Some thoughts right off the bat:

• I think it's useful to emphasize the "types as sets of values" angle -- we can enumerate the values in the language, and think about singleton types (the types that contain just a single value) as the atomic building blocks of the type language
• Starting from singletons, we can build types that describe larger sets of values, for example the union $\cup$ operation, with set union being the semantic interpretation of union types, and we also have types such as Int, Float, String, and their variants that describe specific sets of values.
• Semantically, we can justify a subtyping relationship $A <: B$ as the reflection of subset inclusion back into the type language
• Now where things get tricky is with Unknown: if unknown is supposed to be a legal type anywhere, it's semantic interpretation can't be a set of values -- it would have to be a subtype of all other types, and all other types would have to be a subtype of Unknown, so Unknown would simultaneously have to be the empty set and the set of all values, which would mean the entire system collapses and all types end up being equivalent
• So for types like Unknown, one option is to settle for a weaker ordering relation $A \prec: B$ meaning A is convertible to B. This still means that every type is convertible to every other type (transitively via Unknown), so it seems useful to model errors specifically -- then the result becomes "every type is (transitively) convertible to every other type or it fails with an error".
• Nothing and Error also don't strictly represent values -- this is a bit different in Rhyme than in JS, where "undefined" is a proper value, but we're treating "not producing a value" more as a property of evaluating an expression (i.e. an effect). For example, a type like Array[Int $\cup$ Error] doesn't seem to make a lot of sense. So it seems like a good idea to draw a distinction between "value types" and "expression types" and be clear about when we talk about which (one option in the doc is to use different meta variables, e.g. reserve S,T,U for value types and use A,B,C or P,Q,R for expression types)
• Semantically, we're often thinking about objects as a kind of materialized function, so it would be useful to think about object types as function types $A \to B$. It seems like the "keyof" operator from TypeScript maps quite nicely to a dependent type "dom(f) <: A" that represents the domain of a function. It may still be useful to keep these object-as-function types separate from the function types assigned to UDFs imported from JS.
• We should think about ways to include information about data structure representation in object types, e.g. if an object is a a plain JS object, a regular JS array, a JS Typed Array, a CSR compressed sparse matrix/vector, a view into a dense tensor, a red-black tree, etc.
• We need to think about if we need intersection types. One could potentially assign type "*A: dom(data) $\cap$ dom(other)" when we have filter expressions "data.*A" and "other.*A". A question that arises is what should happen when this intersection is empty -- especially how this will relate to Nothing.
• When specifying type systems, one typically tries to distinguish rules that are built into the subtyping or type assignment judgment, and derived rules that are "admissible", i.e. can be proved as lemmas from the base rules. Examples would be reflexivity or transitivity of subtyping (typically, one tries to only include reflexivity for base types in the judgment and prove the rest as lemmas), or in your doc, rule 1.3 would probably be a base rule (the definition of type equivalence) and 1.4 would be proved from that via inversion. Likewise, if you have 2.1 and a symmetric version for S as base rules, then 2.2-2.4 can likely be proved from those.

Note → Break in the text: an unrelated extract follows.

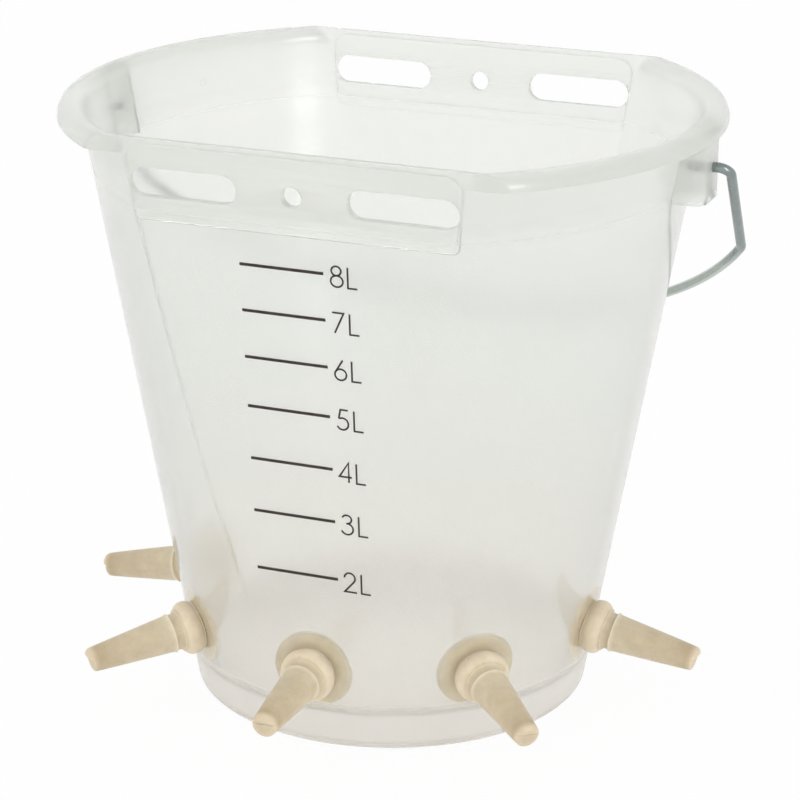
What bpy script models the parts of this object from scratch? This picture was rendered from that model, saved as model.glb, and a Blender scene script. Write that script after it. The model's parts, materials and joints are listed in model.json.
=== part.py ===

Edit: other things to consider for interaction of stateful ops with Nothing/Error:

• We could have two versions of e.g. "sum", the regular one that always produces 0 even if no entry was produced, and a variant "sum?" that would return Nothing in that case
• What should be the result of "sum data.*A" with input "{A: 7, b: "not a number", c: { nested: "object" }}"? Right now we're mapping most type mismatches to Nothing, which (if applied consistently) would mean we should return 7. This seems like a useful pattern to easily filter out all non-numeric entries. With the switch to more type safety and explicit errors the consistent result would be to have the sum op throw an error. It seems like we could still get the filtering result if we were to use an explicit check or conversion op -- either "sum (isInt? data.*A) & data.*A" or, probably nicer, "sum (toInt? data.*A)". The "toInt?" operator would return Nothing if the argument is not an int, and we can have a variant "toInt" that would throw an error.
• We need a way to "observe" Nothing, e.g. "a ?? b" as in JS -- the semantics will be subtly different though, because we don't really treat undefined as a value. It may need to be stateful to make "a.*A ?? b" work.
• Likewise, it seems useful to add an error recovery mechanism. e.g. "try (sum data.*A)" that turns Error into Nothing. In combination, "try e ?? v" would turn Error into a proper value. An explicit "error" op to cause errors/exceptions also seems useful.
• Related: we also have to find a way to do outer joins, e.g. addition of two sparse vectors a and b where we want the union of the index spaces not the intersection -- we're still accessing both objects using the same variable "*A" to create enclosing loops but now we want to also hit cases where either a.*A or b.*A is Nothing. I imagine we could write something like "a.*A ?? 0 + b.*A ?? 0" similar to JS, but we'll need to figure out the details -- right now "a.*A" will never produce Nothing, so the "??" won't ever trigger.